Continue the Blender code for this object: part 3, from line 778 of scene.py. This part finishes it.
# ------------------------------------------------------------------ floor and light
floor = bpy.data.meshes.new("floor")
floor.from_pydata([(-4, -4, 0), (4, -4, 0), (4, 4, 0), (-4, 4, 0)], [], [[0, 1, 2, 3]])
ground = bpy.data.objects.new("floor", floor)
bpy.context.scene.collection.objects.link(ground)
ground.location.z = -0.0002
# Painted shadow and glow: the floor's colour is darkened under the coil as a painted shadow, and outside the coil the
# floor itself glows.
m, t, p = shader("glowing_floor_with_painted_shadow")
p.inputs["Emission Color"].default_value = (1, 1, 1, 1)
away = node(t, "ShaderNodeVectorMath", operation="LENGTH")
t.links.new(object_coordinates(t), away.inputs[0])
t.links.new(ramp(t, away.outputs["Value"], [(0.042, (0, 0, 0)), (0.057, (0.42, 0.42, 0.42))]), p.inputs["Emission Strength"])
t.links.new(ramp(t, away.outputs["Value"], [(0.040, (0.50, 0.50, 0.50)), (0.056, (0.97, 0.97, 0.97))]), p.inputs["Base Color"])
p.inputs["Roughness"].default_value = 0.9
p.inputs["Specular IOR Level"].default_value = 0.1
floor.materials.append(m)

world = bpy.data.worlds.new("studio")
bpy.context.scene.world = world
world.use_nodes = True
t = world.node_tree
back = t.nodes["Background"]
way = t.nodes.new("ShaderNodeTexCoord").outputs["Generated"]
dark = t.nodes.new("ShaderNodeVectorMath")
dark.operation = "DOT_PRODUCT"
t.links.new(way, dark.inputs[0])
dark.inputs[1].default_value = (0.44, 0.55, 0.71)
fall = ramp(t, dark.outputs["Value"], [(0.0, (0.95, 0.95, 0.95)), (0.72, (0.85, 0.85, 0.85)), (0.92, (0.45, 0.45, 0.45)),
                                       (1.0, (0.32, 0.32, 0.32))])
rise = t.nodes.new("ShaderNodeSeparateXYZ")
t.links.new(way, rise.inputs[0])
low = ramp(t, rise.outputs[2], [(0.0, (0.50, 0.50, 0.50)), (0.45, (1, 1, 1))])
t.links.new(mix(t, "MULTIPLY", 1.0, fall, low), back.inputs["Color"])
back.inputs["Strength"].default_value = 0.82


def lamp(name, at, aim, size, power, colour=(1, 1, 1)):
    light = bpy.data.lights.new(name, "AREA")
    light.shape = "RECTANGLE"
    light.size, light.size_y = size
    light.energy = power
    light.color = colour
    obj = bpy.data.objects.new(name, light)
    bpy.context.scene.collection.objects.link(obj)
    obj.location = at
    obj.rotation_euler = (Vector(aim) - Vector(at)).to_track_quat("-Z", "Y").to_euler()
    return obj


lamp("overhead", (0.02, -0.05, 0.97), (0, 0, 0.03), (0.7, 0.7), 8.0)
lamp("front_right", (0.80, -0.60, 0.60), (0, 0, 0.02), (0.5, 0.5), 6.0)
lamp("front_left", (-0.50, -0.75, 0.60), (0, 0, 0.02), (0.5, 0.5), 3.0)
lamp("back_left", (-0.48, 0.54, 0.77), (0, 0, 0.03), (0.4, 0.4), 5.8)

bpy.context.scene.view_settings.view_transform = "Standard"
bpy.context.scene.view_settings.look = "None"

◆ ◆ ◆ ◆

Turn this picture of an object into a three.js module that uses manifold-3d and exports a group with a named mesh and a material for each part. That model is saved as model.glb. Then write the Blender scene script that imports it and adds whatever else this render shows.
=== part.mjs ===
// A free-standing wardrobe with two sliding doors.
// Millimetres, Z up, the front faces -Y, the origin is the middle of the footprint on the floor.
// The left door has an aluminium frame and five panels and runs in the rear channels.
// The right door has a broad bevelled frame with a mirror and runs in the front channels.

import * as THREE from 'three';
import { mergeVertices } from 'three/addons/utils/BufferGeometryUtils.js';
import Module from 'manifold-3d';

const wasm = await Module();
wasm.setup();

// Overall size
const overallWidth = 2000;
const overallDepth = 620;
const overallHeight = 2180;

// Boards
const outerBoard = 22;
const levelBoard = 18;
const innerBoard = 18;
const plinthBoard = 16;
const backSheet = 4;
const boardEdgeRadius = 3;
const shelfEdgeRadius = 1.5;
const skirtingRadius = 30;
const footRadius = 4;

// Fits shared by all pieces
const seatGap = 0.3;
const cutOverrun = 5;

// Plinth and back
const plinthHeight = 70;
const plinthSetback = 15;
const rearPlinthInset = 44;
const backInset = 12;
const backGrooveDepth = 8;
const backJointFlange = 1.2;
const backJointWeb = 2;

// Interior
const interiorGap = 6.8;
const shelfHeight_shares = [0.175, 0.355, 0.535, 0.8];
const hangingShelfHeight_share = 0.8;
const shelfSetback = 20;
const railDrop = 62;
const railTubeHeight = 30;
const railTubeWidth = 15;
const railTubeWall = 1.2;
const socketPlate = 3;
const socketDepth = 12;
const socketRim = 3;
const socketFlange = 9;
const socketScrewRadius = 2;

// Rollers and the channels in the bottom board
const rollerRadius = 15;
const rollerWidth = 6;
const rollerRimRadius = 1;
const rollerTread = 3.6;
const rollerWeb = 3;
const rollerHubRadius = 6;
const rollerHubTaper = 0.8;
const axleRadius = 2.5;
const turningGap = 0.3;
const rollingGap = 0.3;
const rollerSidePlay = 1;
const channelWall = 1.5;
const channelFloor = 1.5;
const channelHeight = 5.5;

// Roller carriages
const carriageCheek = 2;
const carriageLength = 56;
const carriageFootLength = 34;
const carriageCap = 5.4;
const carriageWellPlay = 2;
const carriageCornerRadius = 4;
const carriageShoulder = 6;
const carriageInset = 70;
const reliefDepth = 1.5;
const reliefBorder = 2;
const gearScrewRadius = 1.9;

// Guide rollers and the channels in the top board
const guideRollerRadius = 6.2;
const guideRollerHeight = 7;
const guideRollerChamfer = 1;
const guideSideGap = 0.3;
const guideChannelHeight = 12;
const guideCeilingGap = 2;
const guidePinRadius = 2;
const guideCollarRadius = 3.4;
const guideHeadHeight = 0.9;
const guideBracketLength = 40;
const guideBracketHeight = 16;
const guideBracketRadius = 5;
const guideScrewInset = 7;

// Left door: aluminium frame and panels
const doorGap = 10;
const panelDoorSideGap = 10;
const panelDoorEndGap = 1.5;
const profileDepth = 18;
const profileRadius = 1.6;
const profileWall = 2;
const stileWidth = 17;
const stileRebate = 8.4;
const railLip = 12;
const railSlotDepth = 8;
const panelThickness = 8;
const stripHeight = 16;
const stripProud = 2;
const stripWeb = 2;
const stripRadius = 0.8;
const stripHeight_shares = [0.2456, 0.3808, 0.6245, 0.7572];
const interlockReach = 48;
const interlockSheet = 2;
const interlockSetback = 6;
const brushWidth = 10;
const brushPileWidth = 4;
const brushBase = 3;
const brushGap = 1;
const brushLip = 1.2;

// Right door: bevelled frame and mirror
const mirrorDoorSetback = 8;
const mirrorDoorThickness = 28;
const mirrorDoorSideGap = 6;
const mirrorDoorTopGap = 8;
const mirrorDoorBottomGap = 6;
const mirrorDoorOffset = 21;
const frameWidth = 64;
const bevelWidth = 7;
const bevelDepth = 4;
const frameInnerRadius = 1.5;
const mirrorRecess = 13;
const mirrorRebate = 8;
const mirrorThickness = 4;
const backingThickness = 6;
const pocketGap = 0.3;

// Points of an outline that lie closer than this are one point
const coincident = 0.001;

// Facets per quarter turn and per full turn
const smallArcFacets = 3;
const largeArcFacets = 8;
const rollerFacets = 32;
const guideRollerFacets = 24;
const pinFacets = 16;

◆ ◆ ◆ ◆

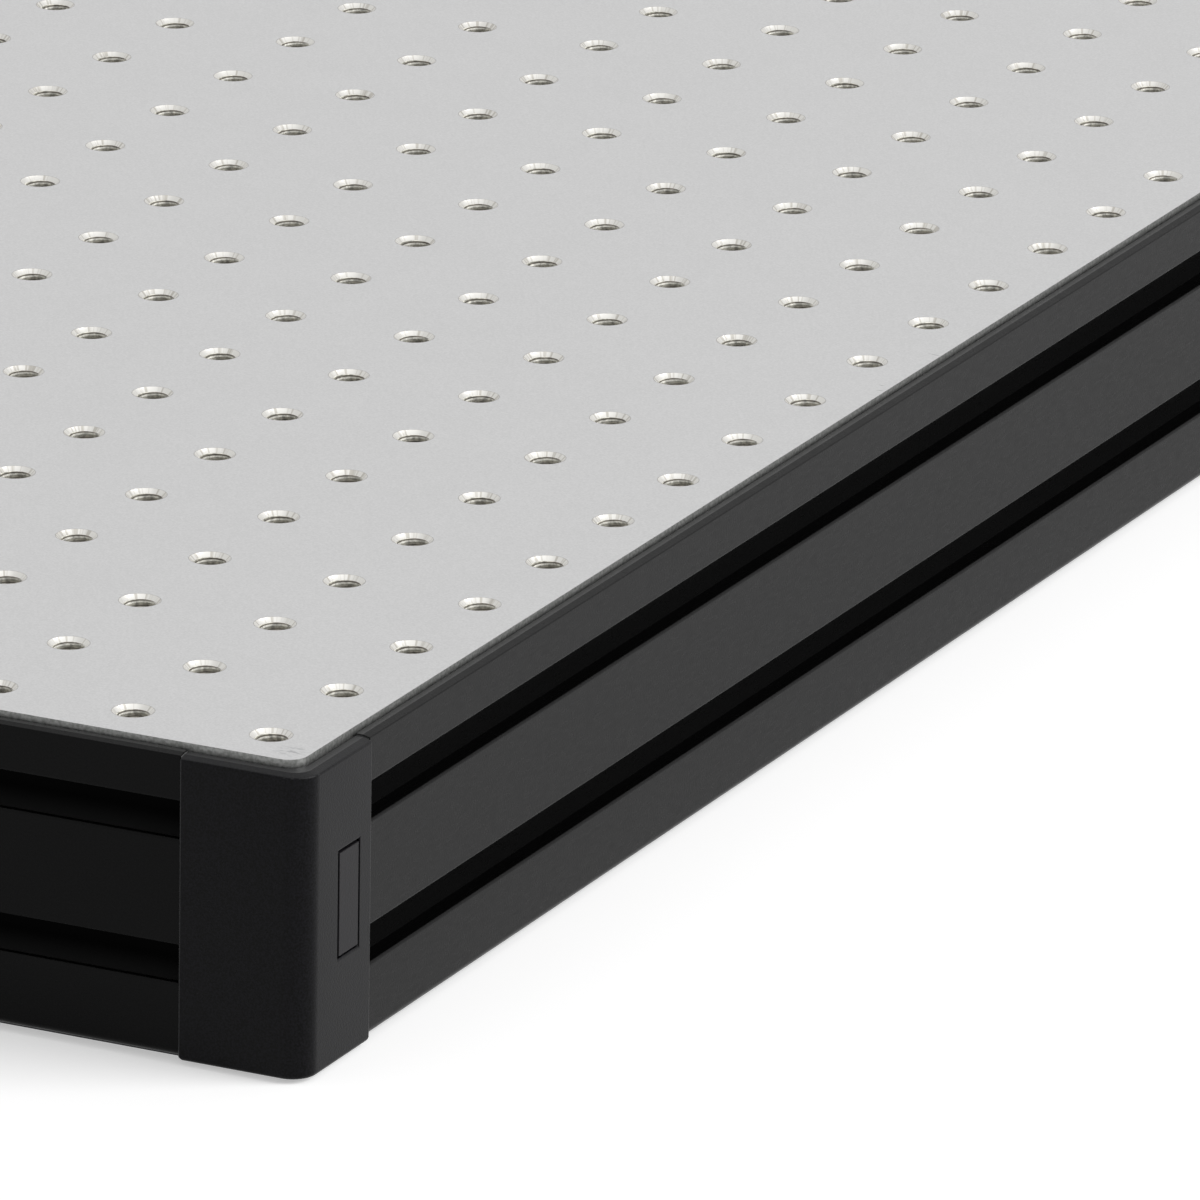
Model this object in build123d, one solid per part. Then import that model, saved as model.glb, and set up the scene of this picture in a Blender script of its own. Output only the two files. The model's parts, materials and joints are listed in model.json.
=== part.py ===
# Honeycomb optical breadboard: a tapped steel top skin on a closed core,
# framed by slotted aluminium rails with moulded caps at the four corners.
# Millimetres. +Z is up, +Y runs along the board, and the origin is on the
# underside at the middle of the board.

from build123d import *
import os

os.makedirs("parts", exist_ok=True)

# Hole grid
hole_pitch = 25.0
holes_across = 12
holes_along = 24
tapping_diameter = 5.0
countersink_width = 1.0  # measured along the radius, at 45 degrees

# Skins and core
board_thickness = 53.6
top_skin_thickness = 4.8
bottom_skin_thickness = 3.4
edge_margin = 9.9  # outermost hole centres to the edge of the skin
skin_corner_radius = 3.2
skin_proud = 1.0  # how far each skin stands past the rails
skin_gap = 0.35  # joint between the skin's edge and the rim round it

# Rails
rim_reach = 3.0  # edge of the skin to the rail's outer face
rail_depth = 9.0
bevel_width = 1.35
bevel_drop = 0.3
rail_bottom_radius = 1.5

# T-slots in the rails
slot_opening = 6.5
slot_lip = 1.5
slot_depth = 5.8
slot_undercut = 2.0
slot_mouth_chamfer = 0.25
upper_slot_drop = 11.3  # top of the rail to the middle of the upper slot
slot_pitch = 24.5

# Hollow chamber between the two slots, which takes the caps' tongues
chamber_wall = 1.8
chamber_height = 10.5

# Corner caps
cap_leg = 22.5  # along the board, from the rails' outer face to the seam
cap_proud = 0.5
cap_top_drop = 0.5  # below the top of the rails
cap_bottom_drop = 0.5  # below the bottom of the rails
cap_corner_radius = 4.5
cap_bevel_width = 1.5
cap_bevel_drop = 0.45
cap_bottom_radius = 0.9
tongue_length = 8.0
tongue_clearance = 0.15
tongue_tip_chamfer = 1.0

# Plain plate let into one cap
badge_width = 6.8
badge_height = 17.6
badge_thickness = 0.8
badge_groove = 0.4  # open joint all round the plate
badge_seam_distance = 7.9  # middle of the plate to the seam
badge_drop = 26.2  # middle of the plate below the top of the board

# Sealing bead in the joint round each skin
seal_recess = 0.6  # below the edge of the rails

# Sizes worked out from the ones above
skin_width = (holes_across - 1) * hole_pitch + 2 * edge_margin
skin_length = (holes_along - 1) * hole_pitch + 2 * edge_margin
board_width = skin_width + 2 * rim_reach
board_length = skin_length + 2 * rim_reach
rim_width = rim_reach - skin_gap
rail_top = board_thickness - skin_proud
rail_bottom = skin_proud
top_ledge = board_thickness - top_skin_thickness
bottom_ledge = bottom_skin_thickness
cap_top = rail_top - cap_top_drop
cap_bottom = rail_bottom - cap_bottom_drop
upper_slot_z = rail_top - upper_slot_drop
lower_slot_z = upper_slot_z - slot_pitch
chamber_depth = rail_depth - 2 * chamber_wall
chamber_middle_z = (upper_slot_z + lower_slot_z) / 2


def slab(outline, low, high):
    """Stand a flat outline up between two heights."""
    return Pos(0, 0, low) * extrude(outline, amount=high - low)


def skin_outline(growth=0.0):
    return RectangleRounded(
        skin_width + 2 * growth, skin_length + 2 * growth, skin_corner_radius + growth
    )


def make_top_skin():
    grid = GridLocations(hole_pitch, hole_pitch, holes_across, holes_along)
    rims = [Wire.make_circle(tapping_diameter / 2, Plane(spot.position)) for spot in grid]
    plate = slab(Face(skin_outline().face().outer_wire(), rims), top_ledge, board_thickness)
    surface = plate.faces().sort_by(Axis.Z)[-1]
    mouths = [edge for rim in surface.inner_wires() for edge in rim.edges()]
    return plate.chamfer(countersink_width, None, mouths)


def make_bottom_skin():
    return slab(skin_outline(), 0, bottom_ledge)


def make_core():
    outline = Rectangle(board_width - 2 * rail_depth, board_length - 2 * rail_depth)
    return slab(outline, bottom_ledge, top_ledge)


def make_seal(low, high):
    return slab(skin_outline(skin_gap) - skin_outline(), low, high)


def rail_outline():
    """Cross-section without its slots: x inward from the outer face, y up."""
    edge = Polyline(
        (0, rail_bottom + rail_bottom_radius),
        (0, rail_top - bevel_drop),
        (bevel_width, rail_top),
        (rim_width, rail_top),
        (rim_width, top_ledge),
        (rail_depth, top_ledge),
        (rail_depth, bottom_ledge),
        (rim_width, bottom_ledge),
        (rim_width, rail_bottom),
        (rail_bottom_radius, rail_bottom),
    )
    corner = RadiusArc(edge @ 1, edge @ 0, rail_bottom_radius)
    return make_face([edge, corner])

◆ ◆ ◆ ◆

What you are asked to do: Print exactly the lines from the one containing "Continue the Blender" to the one containing "floor.materials.append(m)", both included, and nothing else.

Exercise result:
Continue the Blender code for this object: part 3, from line 778 of scene.py. This part finishes it.
# ------------------------------------------------------------------ floor and light
floor = bpy.data.meshes.new("floor")
floor.from_pydata([(-4, -4, 0), (4, -4, 0), (4, 4, 0), (-4, 4, 0)], [], [[0, 1, 2, 3]])
ground = bpy.data.objects.new("floor", floor)
bpy.context.scene.collection.objects.link(ground)
ground.location.z = -0.0002
# Painted shadow and glow: the floor's colour is darkened under the coil as a painted shadow, and outside the coil the
# floor itself glows.
m, t, p = shader("glowing_floor_with_painted_shadow")
p.inputs["Emission Color"].default_value = (1, 1, 1, 1)
away = node(t, "ShaderNodeVectorMath", operation="LENGTH")
t.links.new(object_coordinates(t), away.inputs[0])
t.links.new(ramp(t, away.outputs["Value"], [(0.042, (0, 0, 0)), (0.057, (0.42, 0.42, 0.42))]), p.inputs["Emission Strength"])
t.links.new(ramp(t, away.outputs["Value"], [(0.040, (0.50, 0.50, 0.50)), (0.056, (0.97, 0.97, 0.97))]), p.inputs["Base Color"])
p.inputs["Roughness"].default_value = 0.9
p.inputs["Specular IOR Level"].default_value = 0.1
floor.materials.append(m)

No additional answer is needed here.